(CAD and scene scripts)
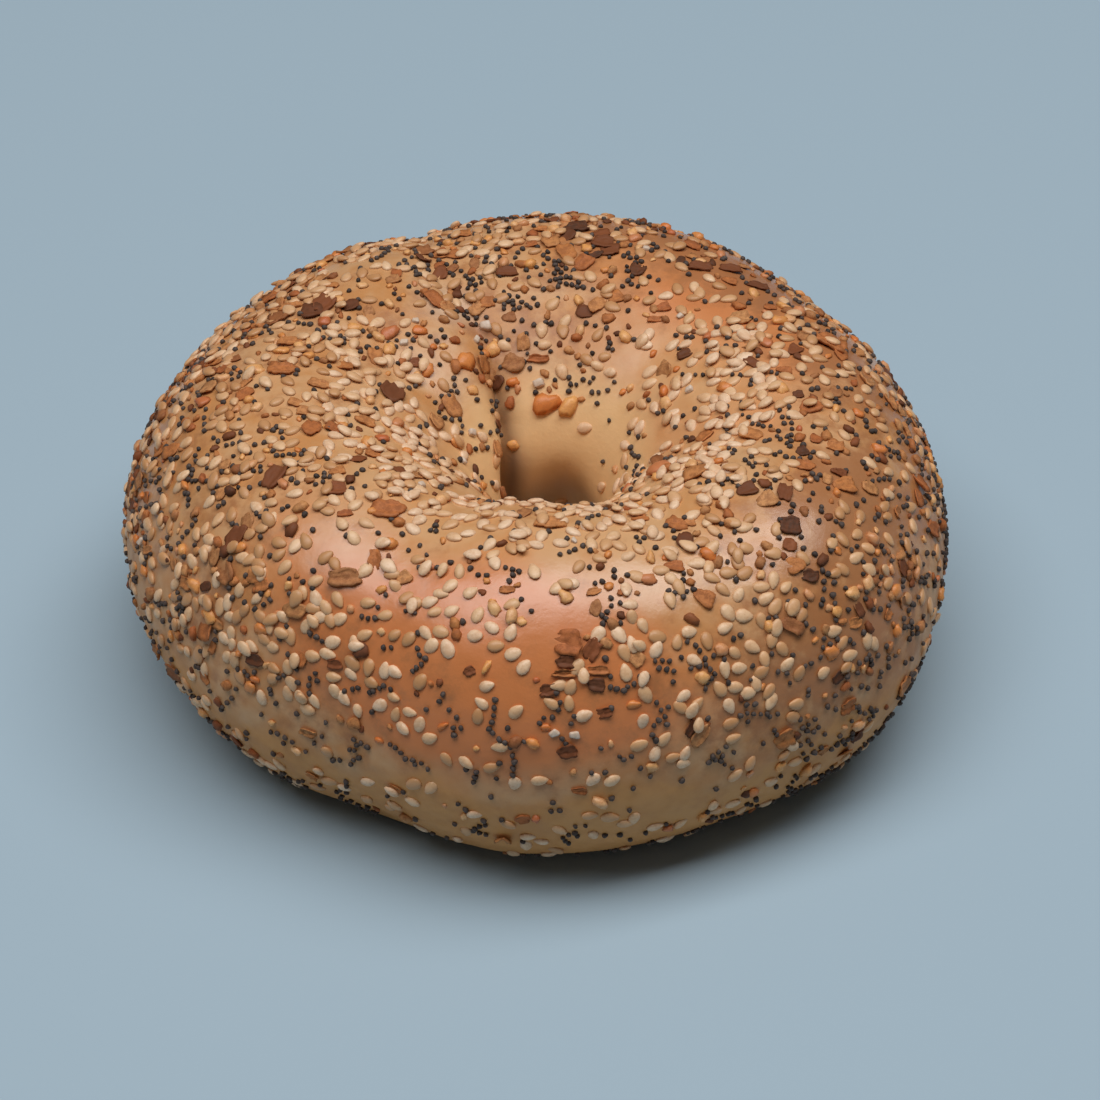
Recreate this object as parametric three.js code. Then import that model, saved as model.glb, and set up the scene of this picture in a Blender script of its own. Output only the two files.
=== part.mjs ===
import * as THREE from 'three';
import { ParametricGeometry } from 'three/addons/geometries/ParametricGeometry.js';

// A hand-rolled bagel: a rope of dough, bent round a finger-wide hole, its ends
// pressed together behind the hole on the left, boiled, and baked on its flat underside.
// Millimetres, +Z up, front towards -Y, right towards +X. The origin is on the table,
// under the middle of the outline.

// Driving dimensions
const HOLE = { x: 2.54, y: -2.15 };    // the hole's axis, seen from the outline's middle
const RIM_RADIUS = 59.5;               // mean distance from the hole's axis to the widest line
const HEIGHT = 47;                     // crest above the table
const RIM_HEIGHT = 0.42 * HEIGHT;      // widest line above the table
const CREST_SHARE = 0.60;              // crest's distance from the axis, as a share of the rim's
const THROAT_RADIUS = 7.6;             // narrowest part of the hole
const THROAT_HEIGHT = 21.5;
const THROAT_TILT = 5.5;               // the throat is so much higher behind and lower in front
const BASE_SHARE = 0.775;              // outer edge of the flat underside, as a share of the rim's
const BASE_INNER_RADIUS = 22;          // inner edge of the flat underside

// Fullness of the four rounded quarters of the section: 2 is an ellipse, more is squarer
const SHOULDER_FULLNESS = 2.1;         // crest down to the rim
const BOWL_FULLNESS = 1.9;             // crest down into the hole
const FOOT_FULLNESS = 1.7;             // rim and throat down to the underside

// The rim isn't round: slow waves of its radius, each with so many turns round the ring
const RIM_WAVES = [
  { turns: 1, alongX: -1.90, alongY: 2.02 },
  { turns: 2, alongX: 1.07, alongY: -0.97 },
  { turns: 3, alongX: -0.63, alongY: -0.38 },
  { turns: 4, alongX: 0.41, alongY: -0.06 },
];

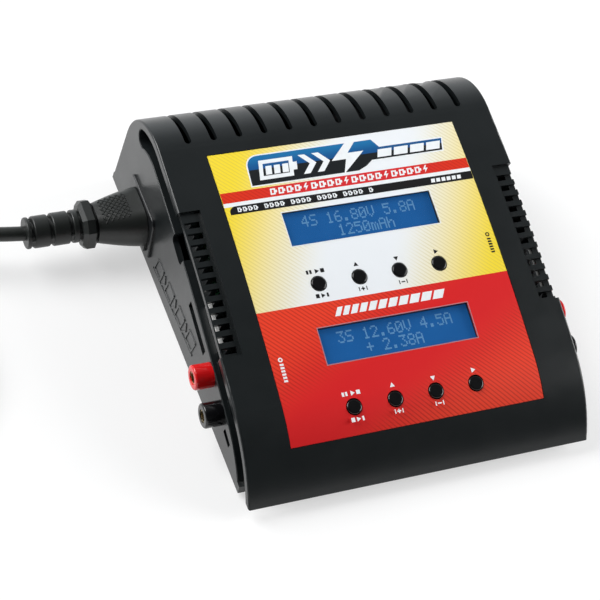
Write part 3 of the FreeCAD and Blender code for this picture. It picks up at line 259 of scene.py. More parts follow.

JOB:
From the records above, extract everything verbatim.

ANSWER TO THE PROBLEM:
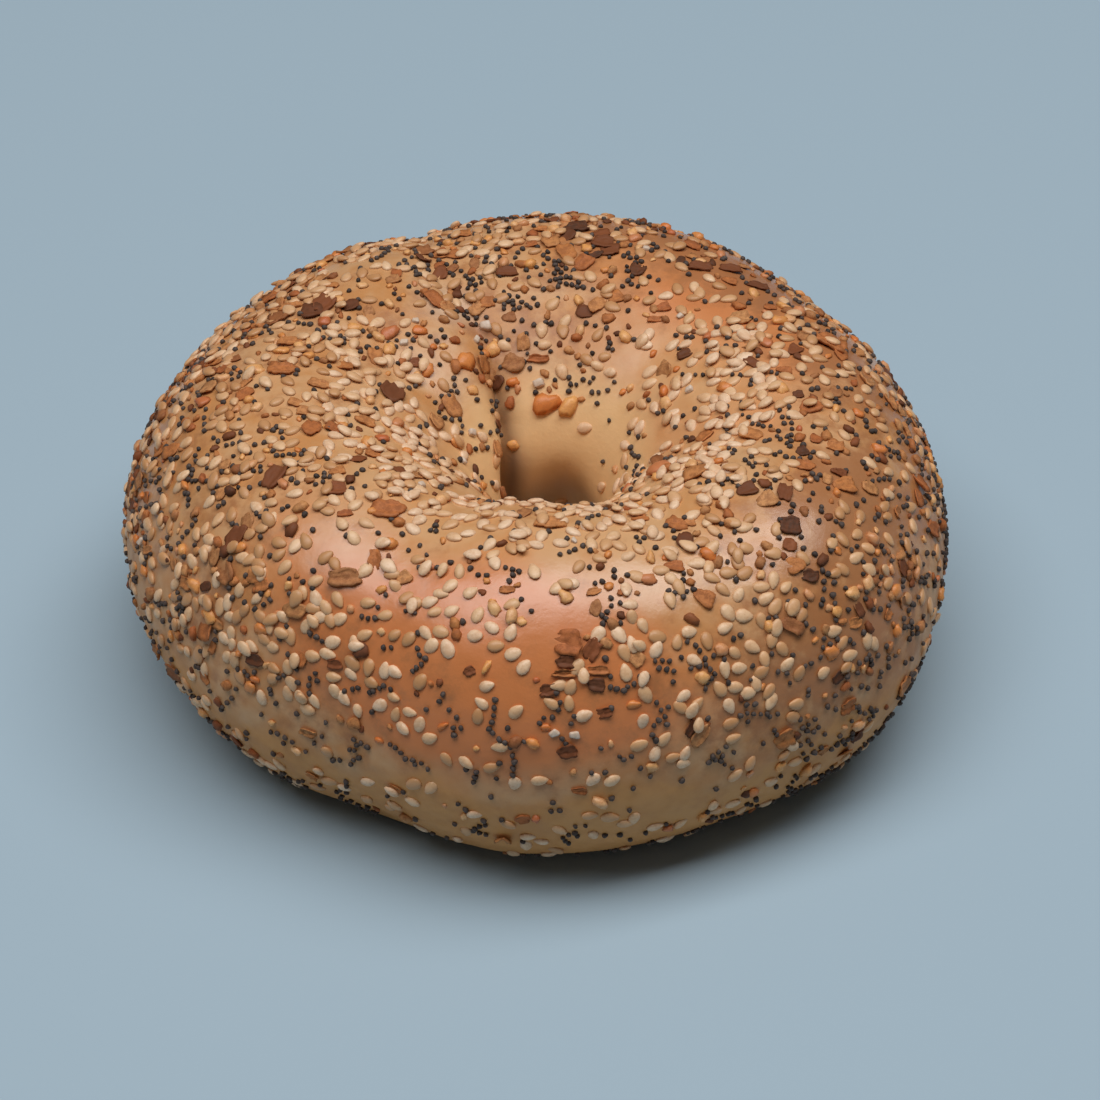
Recreate this object as parametric three.js code. Then import that model, saved as model.glb, and set up the scene of this picture in a Blender script of its own. Output only the two files.
=== part.mjs ===
import * as THREE from 'three';
import { ParametricGeometry } from 'three/addons/geometries/ParametricGeometry.js';

// A hand-rolled bagel: a rope of dough, bent round a finger-wide hole, its ends
// pressed together behind the hole on the left, boiled, and baked on its flat underside.
// Millimetres, +Z up, front towards -Y, right towards +X. The origin is on the table,
// under the middle of the outline.

// Driving dimensions
const HOLE = { x: 2.54, y: -2.15 };    // the hole's axis, seen from the outline's middle
const RIM_RADIUS = 59.5;               // mean distance from the hole's axis to the widest line
const HEIGHT = 47;                     // crest above the table
const RIM_HEIGHT = 0.42 * HEIGHT;      // widest line above the table
const CREST_SHARE = 0.60;              // crest's distance from the axis, as a share of the rim's
const THROAT_RADIUS = 7.6;             // narrowest part of the hole
const THROAT_HEIGHT = 21.5;
const THROAT_TILT = 5.5;               // the throat is so much higher behind and lower in front
const BASE_SHARE = 0.775;              // outer edge of the flat underside, as a share of the rim's
const BASE_INNER_RADIUS = 22;          // inner edge of the flat underside

// Fullness of the four rounded quarters of the section: 2 is an ellipse, more is squarer
const SHOULDER_FULLNESS = 2.1;         // crest down to the rim
const BOWL_FULLNESS = 1.9;             // crest down into the hole
const FOOT_FULLNESS = 1.7;             // rim and throat down to the underside

// The rim isn't round: slow waves of its radius, each with so many turns round the ring
const RIM_WAVES = [
  { turns: 1, alongX: -1.90, alongY: 2.02 },
  { turns: 2, alongX: 1.07, alongY: -0.97 },
  { turns: 3, alongX: -0.63, alongY: -0.38 },
  { turns: 4, alongX: 0.41, alongY: -0.06 },
];

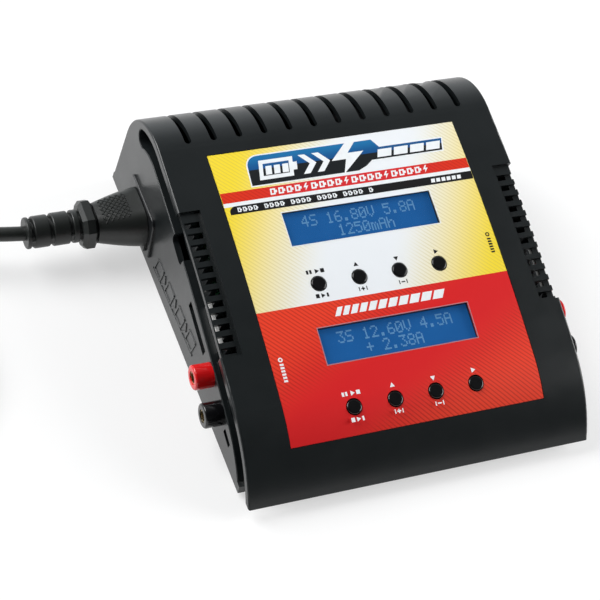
Write part 3 of the FreeCAD and Blender code for this picture. It picks up at line 259 of scene.py. More parts follow.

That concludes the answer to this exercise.